What to do: Repeat the listing in full, exactly as it stands.

Modeling code records:
══════

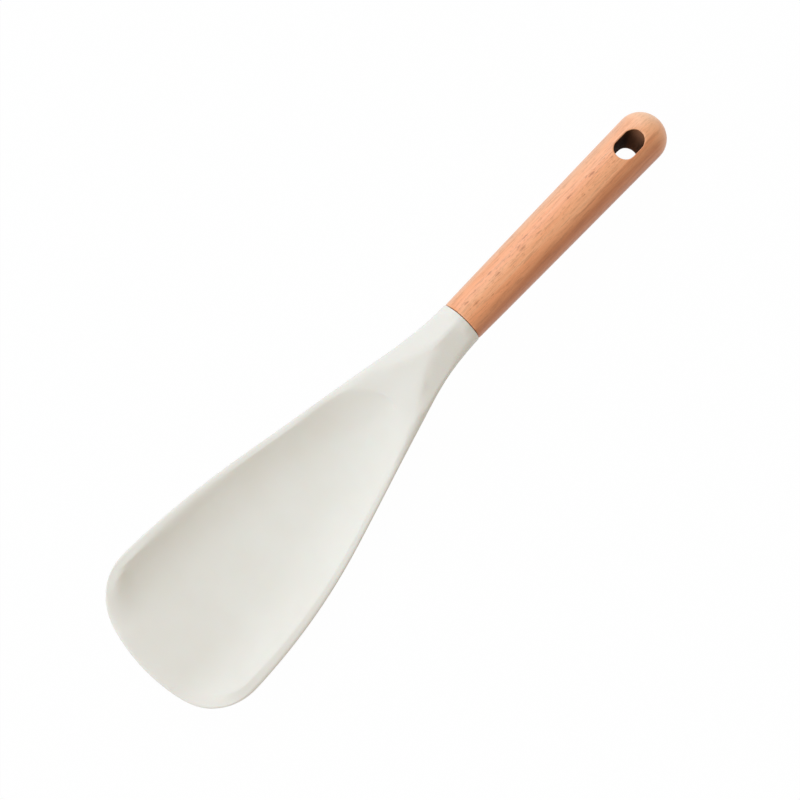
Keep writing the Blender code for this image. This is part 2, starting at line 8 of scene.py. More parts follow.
import bpy
from mathutils import Matrix, Vector
from mathutils.bvhtree import BVHTree
from mathutils.kdtree import KDTree


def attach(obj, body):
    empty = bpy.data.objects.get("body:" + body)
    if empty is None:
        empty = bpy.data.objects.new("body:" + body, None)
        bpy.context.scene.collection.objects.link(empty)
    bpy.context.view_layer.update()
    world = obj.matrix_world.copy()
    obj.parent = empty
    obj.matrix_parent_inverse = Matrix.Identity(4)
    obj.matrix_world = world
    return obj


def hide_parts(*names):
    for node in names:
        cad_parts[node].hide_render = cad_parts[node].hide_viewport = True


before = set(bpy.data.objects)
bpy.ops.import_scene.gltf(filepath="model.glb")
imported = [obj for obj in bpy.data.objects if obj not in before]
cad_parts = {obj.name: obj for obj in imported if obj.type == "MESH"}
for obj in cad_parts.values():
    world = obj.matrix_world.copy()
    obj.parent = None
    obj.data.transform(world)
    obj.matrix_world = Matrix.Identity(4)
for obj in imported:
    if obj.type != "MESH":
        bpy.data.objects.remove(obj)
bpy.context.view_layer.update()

MM = 0.001


# Silicone head
# One moulding of warm white silicone: the neck with its hip roof, the bowl, the rim and the thin lip.
# It is cast over the nylon core in a two-part mould with a fine spark-eroded surface, so it looks matte.

WELD = 0.002 * MM
GLUE_INSET = 2 * MM
CORE_SKIN = 0.6 * MM
NECK_FACE = 0.15 * MM
NECK_RADIUS = 10.5 * MM
NECK_FACE_RIM = 1.2 * MM
NECK_END_ROUND = 0.4 * MM
QUAD_FACE_ANGLE = math.radians(60)
QUAD_SHAPE_ANGLE = math.radians(70)
CREASE_ANGLE = 12
FULL_CREASE_ANGLE = 60
SOFTEST_CREASE = 0.35
HARDEST_CREASE = 0.75
ROOF_CREASE = 0.5
BOWL_EDGE_CREASE = 0.3
CORNER_CREASE = 0.6
CRISP_START = 166 * MM
CRISP_END = 184 * MM
INWARD_LEAN = 0.1
UPWARD = 0.3
NOSE_START = 33 * MM
NOSE_END = 80 * MM
NOSE_ROUND = 9.0 * MM
SIDE_ROUND = 4.2 * MM
CORNER_ROUND = 0.9 * MM
LIP_ROUND = 9.0 * MM
ROUND_CORE = 0.4
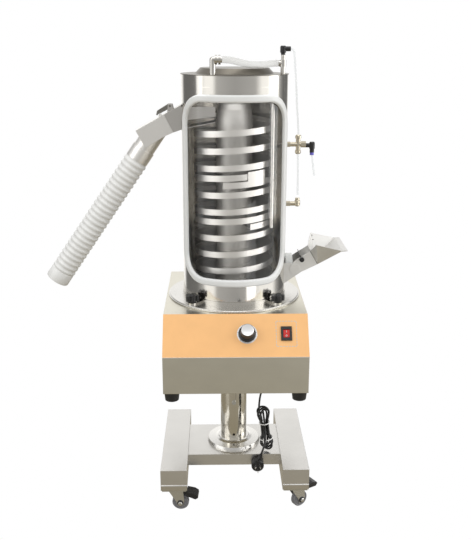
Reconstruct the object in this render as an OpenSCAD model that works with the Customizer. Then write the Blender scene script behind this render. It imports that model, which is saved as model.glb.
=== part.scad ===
// Tablet screening machine: a spiral vibrating tower in a round housing, on a cabinet with a lifting column.
// Millimetres, Z up, the front faces -Y.
// The origin lies on the floor, on the axis of the column and the tower.

/* [Base frame] */
// Height of the beams' undersides above the floor
leg_bottom_z = 80; // [74:1:95]
// Height of each leg beam
leg_h = 66; // [50:1:80]
// Width of each leg beam
leg_w = 78; // [76:1:100]
// Length of each leg beam
leg_len = 400; // [350:5:500]
// Distance between the middles of the leg beams
leg_spacing = 361; // [330:1:420]
// Width of the cross beam, front to back
cross_w = 196; // [184:1:240]
// Height of the cross beam
cross_h = 36; // [30:1:46]
// Step from the leg tops down to the top of the cross beam
cross_drop = 5; // [0:1:12]
// Sheet thickness of the beams
beam_t = 3; // [2:0.5:4]

/* [Casters] */
// Radius of a caster wheel
wheel_r = 25; // [20:1:27]
// Width of a caster wheel
wheel_w = 20; // [14:1:22]
// Radius of the wheel axle
wheel_axle_r = 4; // [3:0.5:6]
// Offset of the axle behind the swivel axis
caster_trail = 18; // [12:1:24]
// Distance of the swivel axis from the end of its leg
caster_inset = 35; // [32:1:60]
// Thickness of the mounting plate
caster_plate_t = 6; // [4:1:8]
// Radius of the kingpin
kingpin_r = 5; // [4:0.5:7]
// Thickness of the fork's sheet
fork_t = 2.5; // [2:0.5:3.5]
// Length of the brake pedal beyond the swivel axis
pedal_reach = 72; // [60:1:78]

/* [Column] */
// Outside radius of the sleeve
sleeve_r = 40; // [36:1:46]
// Wall of the sleeve
sleeve_wall = 3; // [2.5:0.5:5]
// Height of the sleeve's top above the floor
sleeve_top_z = 422; // [380:1:440]
// Travel of the lifting column
lift_travel = 150; // [100:10:160]
// Wall of the inner post
post_wall = 4; // [3:0.5:6]
// Radial clearance between the post and the sleeve
post_clearance = 0.05; // [0.02:0.01:0.1]
// Length of the inner post left in the sleeve at full height
post_overlap = 90; // [70:5:95]
// Radius of the base cover
cover_r = 82; // [70:1:90]
// Height of the clamp screw above the floor
clamp_z = 287; // [250:1:320]

/* [Cabinet] */
// Width of the cabinet
cab_w = 400; // [396:2:460]
// Height of the cabinet
cab_h = 204; // [190:1:240]
// Reach of the front wall from the tower axis
cab_front = 275; // [262:1:290]
// Reach of the top's front edge from the tower axis
cab_top_front = 198; // [194:1:212]
// Reach of the rear wall from the tower axis
cab_rear = 220; // [205:1:240]
// Height of the front wall up to the sloping panel
cab_front_h = 107; // [90:1:120]
// Sheet thickness of the cabinet
cab_t = 2; // [1.5:0.5:3]
// Thickness of the sloping panel
panel_t = 2; // [1.5:0.5:3]
// Gap between the sleeve's top and the post's flange at rest
rest_gap = 0.5; // [0.3:0.1:1]
// Radius of a cabinet foot
foot_r = 22; // [14:1:23]
// Height of a cabinet foot
foot_h = 26; // [16:1:30]

/* [Controls] */
// Side position of the speed knob
knob_x = 31; // [0:1:50]
// Distance of the knob and the switch up the sloping panel
controls_up = 66; // [54:1:72]
// Radius of the speed knob's skirt
knob_r = 24; // [18:1:26]
// Height of the speed knob
knob_h = 33; // [20:1:36]
// Radius of the knob's shaft
shaft_r = 3; // [2:0.5:4]
// Side position of the power switch
switch_x = 139; // [110:1:150]
// Width of the switch bezel
bezel_w = 30; // [26:1:34]
// Length of the switch bezel
bezel_l = 40; // [36:1:44]
// Width of the rocker
rocker_w = 18; // [14:1:21]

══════

Task result:
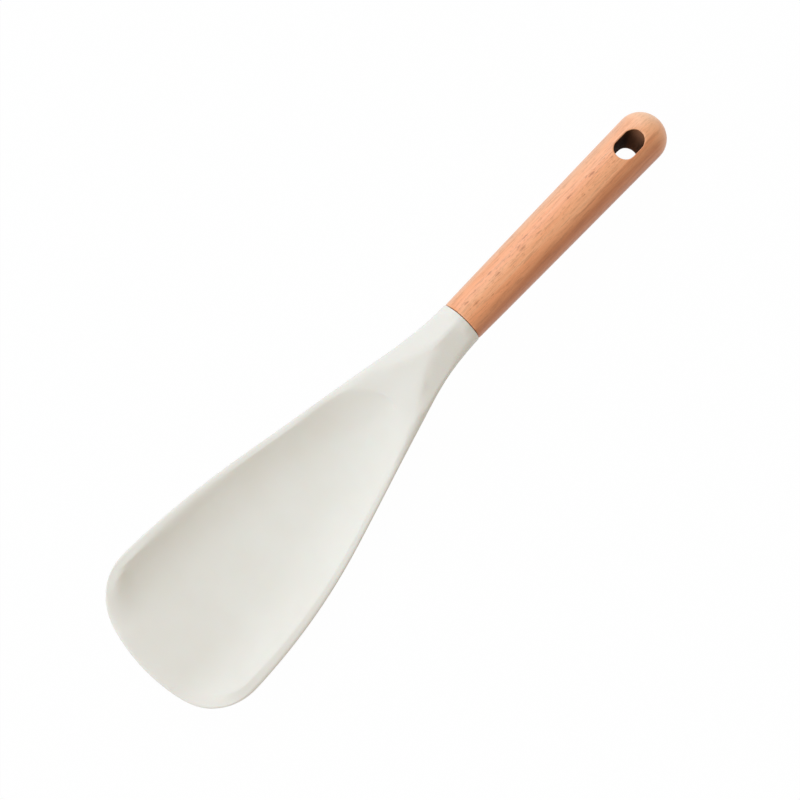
Keep writing the Blender code for this image. This is part 2, starting at line 8 of scene.py. More parts follow.
import bpy
from mathutils import Matrix, Vector
from mathutils.bvhtree import BVHTree
from mathutils.kdtree import KDTree


def attach(obj, body):
    empty = bpy.data.objects.get("body:" + body)
    if empty is None:
        empty = bpy.data.objects.new("body:" + body, None)
        bpy.context.scene.collection.objects.link(empty)
    bpy.context.view_layer.update()
    world = obj.matrix_world.copy()
    obj.parent = empty
    obj.matrix_parent_inverse = Matrix.Identity(4)
    obj.matrix_world = world
    return obj


def hide_parts(*names):
    for node in names:
        cad_parts[node].hide_render = cad_parts[node].hide_viewport = True


before = set(bpy.data.objects)
bpy.ops.import_scene.gltf(filepath="model.glb")
imported = [obj for obj in bpy.data.objects if obj not in before]
cad_parts = {obj.name: obj for obj in imported if obj.type == "MESH"}
for obj in cad_parts.values():
    world = obj.matrix_world.copy()
    obj.parent = None
    obj.data.transform(world)
    obj.matrix_world = Matrix.Identity(4)
for obj in imported:
    if obj.type != "MESH":
        bpy.data.objects.remove(obj)
bpy.context.view_layer.update()

MM = 0.001


# Silicone head
# One moulding of warm white silicone: the neck with its hip roof, the bowl, the rim and the thin lip.
# It is cast over the nylon core in a two-part mould with a fine spark-eroded surface, so it looks matte.

WELD = 0.002 * MM
GLUE_INSET = 2 * MM
CORE_SKIN = 0.6 * MM
NECK_FACE = 0.15 * MM
NECK_RADIUS = 10.5 * MM
NECK_FACE_RIM = 1.2 * MM
NECK_END_ROUND = 0.4 * MM
QUAD_FACE_ANGLE = math.radians(60)
QUAD_SHAPE_ANGLE = math.radians(70)
CREASE_ANGLE = 12
FULL_CREASE_ANGLE = 60
SOFTEST_CREASE = 0.35
HARDEST_CREASE = 0.75
ROOF_CREASE = 0.5
BOWL_EDGE_CREASE = 0.3
CORNER_CREASE = 0.6
CRISP_START = 166 * MM
CRISP_END = 184 * MM
INWARD_LEAN = 0.1
UPWARD = 0.3
NOSE_START = 33 * MM
NOSE_END = 80 * MM
NOSE_ROUND = 9.0 * MM
SIDE_ROUND = 4.2 * MM
CORNER_ROUND = 0.9 * MM
LIP_ROUND = 9.0 * MM
ROUND_CORE = 0.4
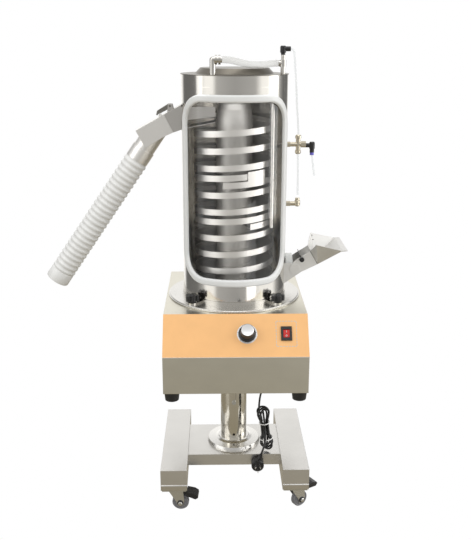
Reconstruct the object in this render as an OpenSCAD model that works with the Customizer. Then write the Blender scene script behind this render. It imports that model, which is saved as model.glb.
=== part.scad ===
// Tablet screening machine: a spiral vibrating tower in a round housing, on a cabinet with a lifting column.
// Millimetres, Z up, the front faces -Y.
// The origin lies on the floor, on the axis of the column and the tower.

/* [Base frame] */
// Height of the beams' undersides above the floor
leg_bottom_z = 80; // [74:1:95]
// Height of each leg beam
leg_h = 66; // [50:1:80]
// Width of each leg beam
leg_w = 78; // [76:1:100]
// Length of each leg beam
leg_len = 400; // [350:5:500]
// Distance between the middles of the leg beams
leg_spacing = 361; // [330:1:420]
// Width of the cross beam, front to back
cross_w = 196; // [184:1:240]
// Height of the cross beam
cross_h = 36; // [30:1:46]
// Step from the leg tops down to the top of the cross beam
cross_drop = 5; // [0:1:12]
// Sheet thickness of the beams
beam_t = 3; // [2:0.5:4]

/* [Casters] */
// Radius of a caster wheel
wheel_r = 25; // [20:1:27]
// Width of a caster wheel
wheel_w = 20; // [14:1:22]
// Radius of the wheel axle
wheel_axle_r = 4; // [3:0.5:6]
// Offset of the axle behind the swivel axis
caster_trail = 18; // [12:1:24]
// Distance of the swivel axis from the end of its leg
caster_inset = 35; // [32:1:60]
// Thickness of the mounting plate
caster_plate_t = 6; // [4:1:8]
// Radius of the kingpin
kingpin_r = 5; // [4:0.5:7]
// Thickness of the fork's sheet
fork_t = 2.5; // [2:0.5:3.5]
// Length of the brake pedal beyond the swivel axis
pedal_reach = 72; // [60:1:78]

/* [Column] */
// Outside radius of the sleeve
sleeve_r = 40; // [36:1:46]
// Wall of the sleeve
sleeve_wall = 3; // [2.5:0.5:5]
// Height of the sleeve's top above the floor
sleeve_top_z = 422; // [380:1:440]
// Travel of the lifting column
lift_travel = 150; // [100:10:160]
// Wall of the inner post
post_wall = 4; // [3:0.5:6]
// Radial clearance between the post and the sleeve
post_clearance = 0.05; // [0.02:0.01:0.1]
// Length of the inner post left in the sleeve at full height
post_overlap = 90; // [70:5:95]
// Radius of the base cover
cover_r = 82; // [70:1:90]
// Height of the clamp screw above the floor
clamp_z = 287; // [250:1:320]

/* [Cabinet] */
// Width of the cabinet
cab_w = 400; // [396:2:460]
// Height of the cabinet
cab_h = 204; // [190:1:240]
// Reach of the front wall from the tower axis
cab_front = 275; // [262:1:290]
// Reach of the top's front edge from the tower axis
cab_top_front = 198; // [194:1:212]
// Reach of the rear wall from the tower axis
cab_rear = 220; // [205:1:240]
// Height of the front wall up to the sloping panel
cab_front_h = 107; // [90:1:120]
// Sheet thickness of the cabinet
cab_t = 2; // [1.5:0.5:3]
// Thickness of the sloping panel
panel_t = 2; // [1.5:0.5:3]
// Gap between the sleeve's top and the post's flange at rest
rest_gap = 0.5; // [0.3:0.1:1]
// Radius of a cabinet foot
foot_r = 22; // [14:1:23]
// Height of a cabinet foot
foot_h = 26; // [16:1:30]

/* [Controls] */
// Side position of the speed knob
knob_x = 31; // [0:1:50]
// Distance of the knob and the switch up the sloping panel
controls_up = 66; // [54:1:72]
// Radius of the speed knob's skirt
knob_r = 24; // [18:1:26]
// Height of the speed knob
knob_h = 33; // [20:1:36]
// Radius of the knob's shaft
shaft_r = 3; // [2:0.5:4]
// Side position of the power switch
switch_x = 139; // [110:1:150]
// Width of the switch bezel
bezel_w = 30; // [26:1:34]
// Length of the switch bezel
bezel_l = 40; // [36:1:44]
// Width of the rocker
rocker_w = 18; // [14:1:21]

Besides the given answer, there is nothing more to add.